D’où les propositions étonnantes et non conformistes retenues par les jurys des concours organisés depuis 2006. Elles réussissent l’exploit d’être fidèles à leur provenance aussi bien qu’à leur destinataire. Dans le monde de plus en plus formaté des grands festivals en plein air, cette originalité pleine de sens mérite d’être relevée. Good vibrations!
Mais l’affiche, alors? Périmé, le bon vieux véhicule de propagande au format mondial? Pour ainsi dire. L’important est que la création plébiscitée chaque année dans le cadre du partenariat HEAD-Paléo soit déclinée sur une quantité de supports, à commencer par le site web de la manifestation. Et les produits dérivés, des tee-shirts aux sacs.
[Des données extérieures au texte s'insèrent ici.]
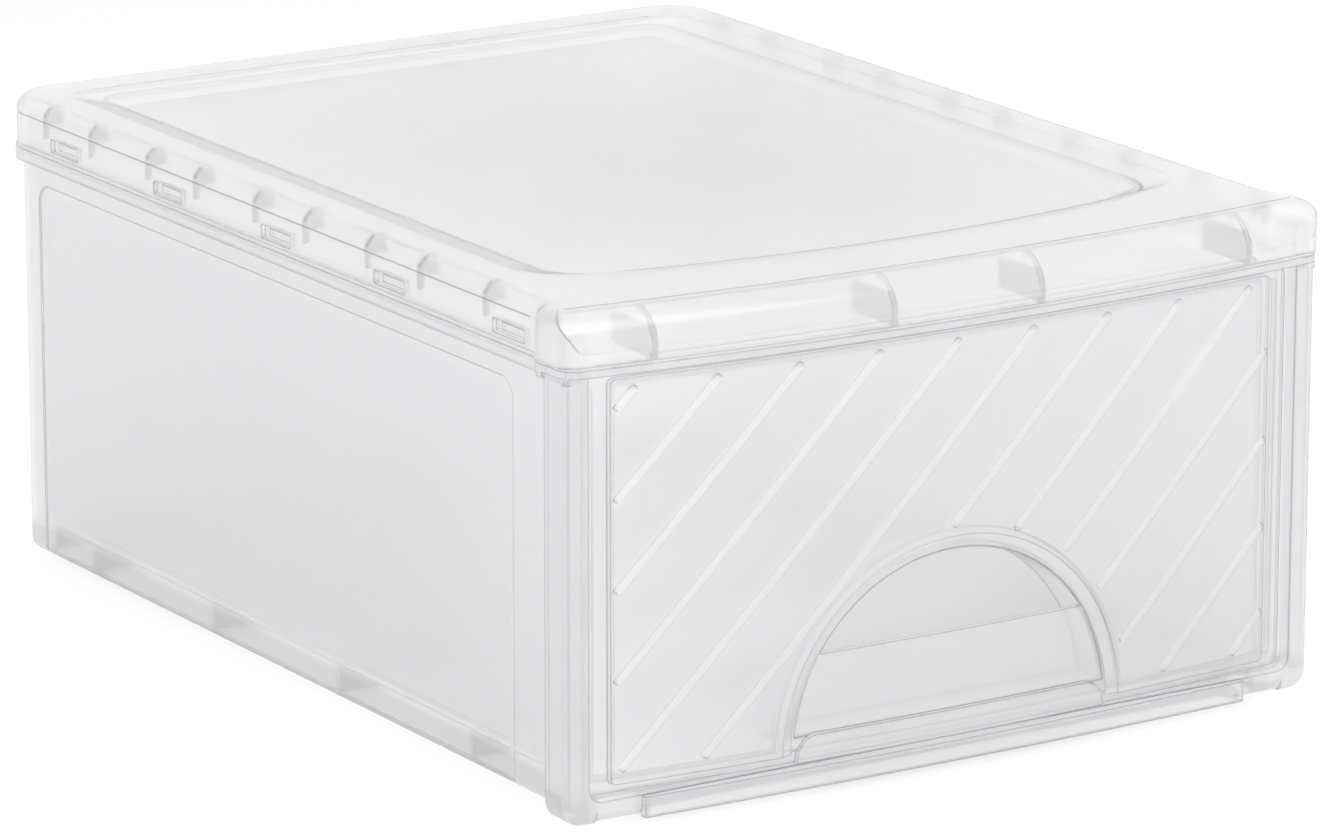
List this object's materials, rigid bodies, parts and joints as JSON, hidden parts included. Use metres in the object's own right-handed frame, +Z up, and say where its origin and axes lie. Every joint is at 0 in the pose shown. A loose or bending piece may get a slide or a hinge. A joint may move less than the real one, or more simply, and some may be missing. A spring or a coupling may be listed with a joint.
{
  "type": "drawer storage box",
  "caption": "Clear stackable storage box: an open-fronted housing with a clip-on lid and a pull-out drawer that has a half-round cup pull.",
  "frame": {"origin": "on the standing surface, under the middle of the box", "axes": "+X to the right seen from the front, -Y towards the drawer front, +Z up"},
  "size_m": [0.299, 0.4018, 0.17],
  "materials": {
    "housing": "frosted clear polypropylene",
    "lid": "frosted clear polypropylene",
    "drawer": "frosted clear polypropylene"
  },
  "bodies": {
    "housing": {"housing": "housing"},
    "lid": {"lid": "lid"},
    "drawer": {"drawer": "drawer"}
  },
  "joints": [
    {"name": "drawer_slide", "type": "slide", "parent": "housing", "child": "drawer", "axis": [0, -1, 0], "range_m": [0, 0.3]},
    {"name": "lid_lift", "type": "slide", "parent": "housing", "child": "lid", "axis": [0, 0, 1], "range_m": [0, 0.12]}
  ]
}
La décoration du festival, les écrans géants, les autocollants. Les 250 000 billets!
Une expérience précieuse
En d’autres termes, l’étudiant-lauréat doit fournir une boîte à outils graphiques. Il est certes aidé par le stage qu’il effectue au sein de l’atelier genevois de La Fonderie, une immersion professionnelle qui lui permet de procéder par étapes, selon un strict cahier des charges. C’est une expérience aussi nécessaire que précieuse, laquelle sera un atout de plus à la sortie de l’école d’art, diplôme en poche. C’est la compréhension de la réalité multiforme de la communication visuelle contemporaine, à l’évolution rapide.
Une communication qui est aussi celle de la HEAD, en situation de concurrence avec d’autres écoles d’art, désireuse d’accroître encore sa notoriété par un cercle vertueux. Un partenariat avec le Paléo ou avec d’autres institutions culturelles, des concours gagnés, des prix glanés, c’est l’assurance d’une crédibilité accrue au profit d’un renom régional, national ou international. C’est un moyen d’attirer davantage d’étudiants exigeants, de professeurs de qualité, de subventions indispensables au bon fonctionnement d’une école de cette taille et, précisément, de cette réputation.
D’un commun accord, au bout de dix ans ou presque, la collaboration entre l’école et le festival s’interrompt avec l’édition 2014 du Paléo. Elle se poursuivra peut-être à l'avenir, qui sait.